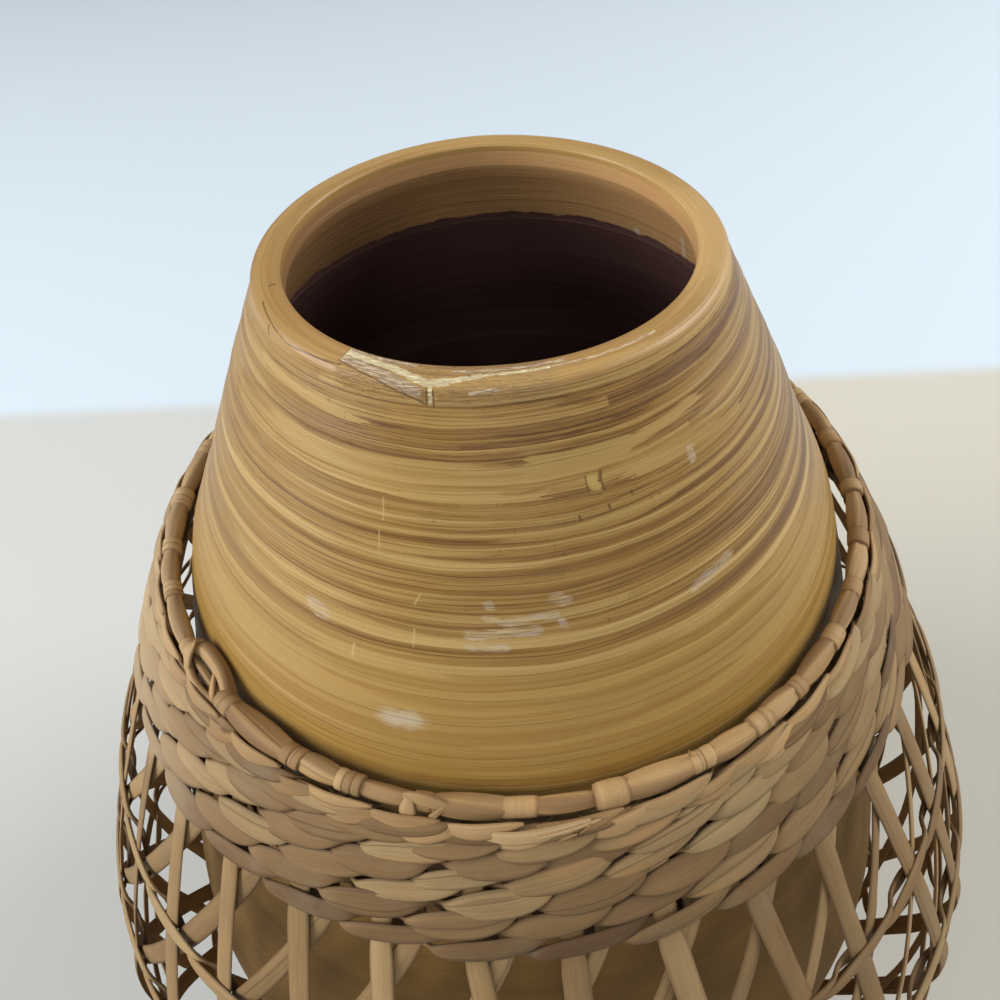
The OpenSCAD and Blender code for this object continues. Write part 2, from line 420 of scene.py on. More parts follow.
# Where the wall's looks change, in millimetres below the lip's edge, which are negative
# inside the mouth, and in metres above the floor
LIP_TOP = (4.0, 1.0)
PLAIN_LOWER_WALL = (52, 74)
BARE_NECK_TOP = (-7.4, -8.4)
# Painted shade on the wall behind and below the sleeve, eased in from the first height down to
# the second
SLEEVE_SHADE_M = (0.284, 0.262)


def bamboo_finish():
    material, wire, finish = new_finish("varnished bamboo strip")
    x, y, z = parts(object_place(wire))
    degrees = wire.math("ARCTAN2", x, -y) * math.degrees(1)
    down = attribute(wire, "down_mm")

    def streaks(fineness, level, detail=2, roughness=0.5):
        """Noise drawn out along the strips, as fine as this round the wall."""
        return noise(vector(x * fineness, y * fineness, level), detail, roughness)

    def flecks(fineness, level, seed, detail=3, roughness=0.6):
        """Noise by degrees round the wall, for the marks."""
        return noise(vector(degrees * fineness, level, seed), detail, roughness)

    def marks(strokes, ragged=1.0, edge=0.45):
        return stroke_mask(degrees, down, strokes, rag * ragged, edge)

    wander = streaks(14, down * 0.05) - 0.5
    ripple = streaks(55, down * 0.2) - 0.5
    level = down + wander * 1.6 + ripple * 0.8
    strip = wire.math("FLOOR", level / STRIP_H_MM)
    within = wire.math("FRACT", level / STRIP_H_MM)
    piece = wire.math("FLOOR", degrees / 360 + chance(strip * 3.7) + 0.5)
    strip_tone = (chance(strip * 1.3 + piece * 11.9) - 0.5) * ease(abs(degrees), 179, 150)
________
# [TASK BRIEF]
Quote the data above in full, changing nothing.

# [SOLUTION TO THE EXERCISE]
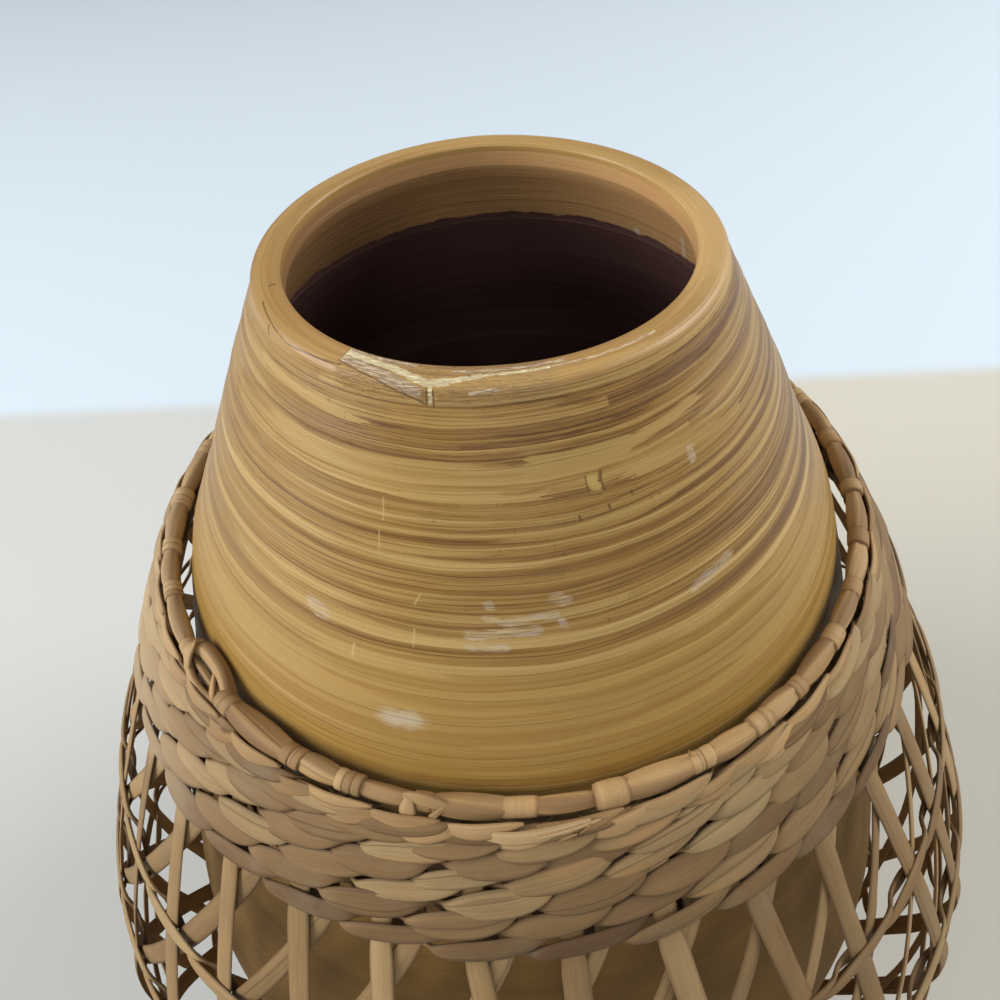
The OpenSCAD and Blender code for this object continues. Write part 2, from line 420 of scene.py on. More parts follow.
# Where the wall's looks change, in millimetres below the lip's edge, which are negative
# inside the mouth, and in metres above the floor
LIP_TOP = (4.0, 1.0)
PLAIN_LOWER_WALL = (52, 74)
BARE_NECK_TOP = (-7.4, -8.4)
# Painted shade on the wall behind and below the sleeve, eased in from the first height down to
# the second
SLEEVE_SHADE_M = (0.284, 0.262)


def bamboo_finish():
    material, wire, finish = new_finish("varnished bamboo strip")
    x, y, z = parts(object_place(wire))
    degrees = wire.math("ARCTAN2", x, -y) * math.degrees(1)
    down = attribute(wire, "down_mm")

    def streaks(fineness, level, detail=2, roughness=0.5):
        """Noise drawn out along the strips, as fine as this round the wall."""
        return noise(vector(x * fineness, y * fineness, level), detail, roughness)

    def flecks(fineness, level, seed, detail=3, roughness=0.6):
        """Noise by degrees round the wall, for the marks."""
        return noise(vector(degrees * fineness, level, seed), detail, roughness)

    def marks(strokes, ragged=1.0, edge=0.45):
        return stroke_mask(degrees, down, strokes, rag * ragged, edge)

    wander = streaks(14, down * 0.05) - 0.5
    ripple = streaks(55, down * 0.2) - 0.5
    level = down + wander * 1.6 + ripple * 0.8
    strip = wire.math("FLOOR", level / STRIP_H_MM)
    within = wire.math("FRACT", level / STRIP_H_MM)
    piece = wire.math("FLOOR", degrees / 360 + chance(strip * 3.7) + 0.5)
    strip_tone = (chance(strip * 1.3 + piece * 11.9) - 0.5) * ease(abs(degrees), 179, 150)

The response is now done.